Frequently Asked Questions

How do you manage change when the decision came from above and you disagree with it?
Start by ensuring you fully understand the reasoning behind the decision - there may be context you lack. If you still disagree, advocate your position through appropriate channels, but do not undermine the decision to your team. Once the decision is final, commit to implementing it as effectively as possible. Your team will take their cue from you - if you are visibly reluctant, they will resist too. Present the change honestly, acknowledge your initial concerns, and focus on making the implementation as smooth as possible.
How long should you give a change before evaluating whether it is working?

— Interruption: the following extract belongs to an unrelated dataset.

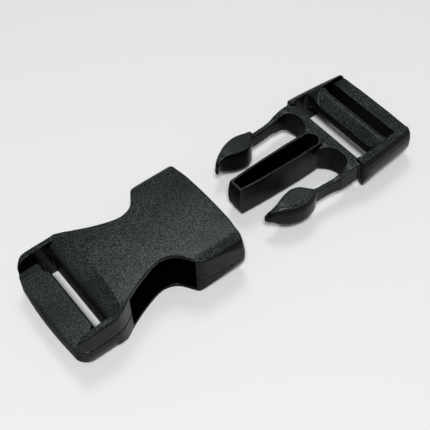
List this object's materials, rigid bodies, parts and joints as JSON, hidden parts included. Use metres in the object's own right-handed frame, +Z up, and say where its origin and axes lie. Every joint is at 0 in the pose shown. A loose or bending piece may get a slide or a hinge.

Allow enough time for the team to move through the transition dip and reach baseline competency with the new approach. For process changes, this is typically three to six sprints. For tool changes, it might be one to three months. For cultural changes, six to twelve months is often needed. Define success criteria and evaluation timelines before the change begins, so you are not tempted to evaluate too early (during the transition dip) or too late (when it is difficult to reverse).
How many changes can an engineering team absorb simultaneously?
Less than you think. One significant change at a time is the general rule. Each change consumes cognitive capacity for learning, adaptation, and process adjustment. Multiple simultaneous changes create confusion about which new behaviour applies where and make it impossible to attribute outcomes to specific changes. If you have several changes to implement, sequence them with adequate time between each for the team to stabilise.